The example below shows latency for a single user over time.
You can see that the user sessions are clustered in the same timeframe and latency is consistent regardless of time. For this user, there are no concerns on latency, regardless of the datacenter to which they connect. This user likely took three classes, a few weeks apart.
This next example shows latency for a city over the last 18 months, by datacenter.
In this case, the city is Paris and data is shown for 18 months for the US East, US West, and EU North datacenters.
The sample is limited to all sessions with 1000ms or less average latency to allow us to see the outliers.
We’ll now take a sample of three unique IP addresses from the above set and how they reported latency to EU North.
From looking at this, we can interpret the vertical groups as “events” where a lot of users did labs around the same time, likely in a class. We can also see that in those events there was some variance in latency.

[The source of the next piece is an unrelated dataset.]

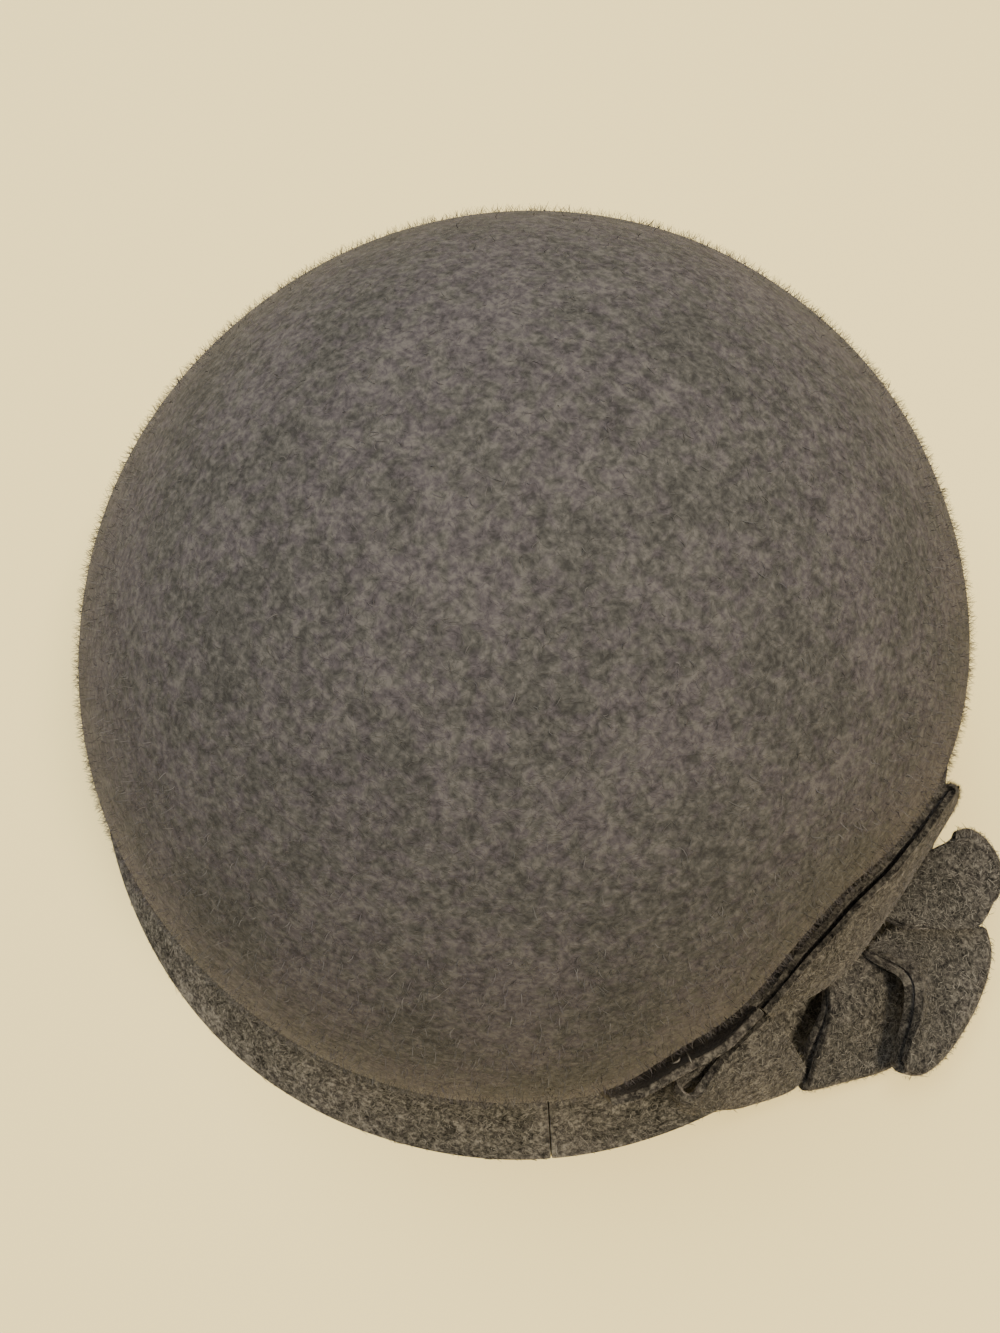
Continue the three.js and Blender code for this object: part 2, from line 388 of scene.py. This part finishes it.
crown = {
    "around": 160, "rows": 100, "cut": 0.16, "dents": 0.5, "dentSize": 0.42,
    "bowTurn": -0.14, "bowReach": 0.77, "bowRise": 0.16,
}
crownFuzz = {
    "seed": 11, "count": 32000, "side": 1, "length": (1.0, 2.6), "width": (0.08, 0.15), "curl": 2.6,
    "standing": 0.3, "lift": (0.5, 1.7), "toneBias": 0.9,
    "lowest": 0.9, "highest": 0.9995, "topShare": 0.22, "topRise": (1.0, 0.35),
}
crownHalo = {
    "seed": 12, "count": 28000, "side": 1, "length": (0.5, 1.6), "width": (0.06, 0.12), "curl": 3.0,
    "standing": 1.0, "lift": (0.4, 1.6), "toneBias": 0.8,
    "lowest": 0.95, "highest": 0.7, "topShare": 1.0, "topRise": (1.0, 0.35),
}


def crownShape(points):
    x, y, z = points.T
    turn = np.arctan2(y, x)
    share = np.hypot(x, y)
    above = z >= 0
    up = np.where(
        above,
        hat["bulgeHeight"] + z * (hat["height"] - hat["bulgeHeight"]),
        hat["bulgeHeight"] + z / crown["cut"] * (hat["bulgeHeight"] - hat["edgeHeight"]),
    )
    tucked = 1 - hat["tuck"] / (hat["crownWidth"] / 2) * (z / crown["cut"]) ** 2
    share = np.where(above, share, tucked)
    dents = wobble(points, crown["dentSize"], crown["dents"] * 2 / hat["crownWidth"], 3.1)
    soft = 1 + dents * smoothstep(z, -0.1, 0.3)
    reachX = hat["crownWidth"] / 2 * share * np.cos(turn) * soft
    reachY = hat["crownLength"] / 2 * share * np.sin(turn) * soft
    reachX = reachX - pressAt(share * np.cos(turn), reachY, up)
    return toMetres(np.column_stack([reachX, reachY, up]))


mesh = bmesh.new()
bmesh.ops.create_uvsphere(mesh, u_segments=crown["around"], v_segments=crown["rows"], radius=1)
bmesh.ops.bisect_plane(
    mesh, geom=mesh.verts[:] + mesh.edges[:] + mesh.faces[:],
    plane_co=(0, 0, -crown["cut"]), plane_no=(0, 0, -1), clear_outer=True,
)
moveVertices(mesh, crownShape)
faceOutward(mesh)
crownPiece = addPiece("crownShell", mesh, crownFelt, ["crown"])
giveFelt(crownPiece, hat["felt"], 0.5, -1.0)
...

Overall, the location indicated by grey saw consistent latency, except when these larger events occurred, indicating perhaps the local connection was not sufficient.
Finally, let us look at our largest sample, the grey sample, and see how time of day affects latency for this location.
This data would support the conclusion that this is likely a corporate office or training center and that they generally have good overall latency.
They have times during peak office hours where the connection seems to struggle as load increases and perhaps might be unusable at times.
The above examples demonstrate how to think about analyzing lab performance and how understanding the data elements that can vastly impact the analysis approach.
The conclusions drawn here are speculation only but provide a good indication of where the next steps might be taken to identify a potential bottleneck affecting latency.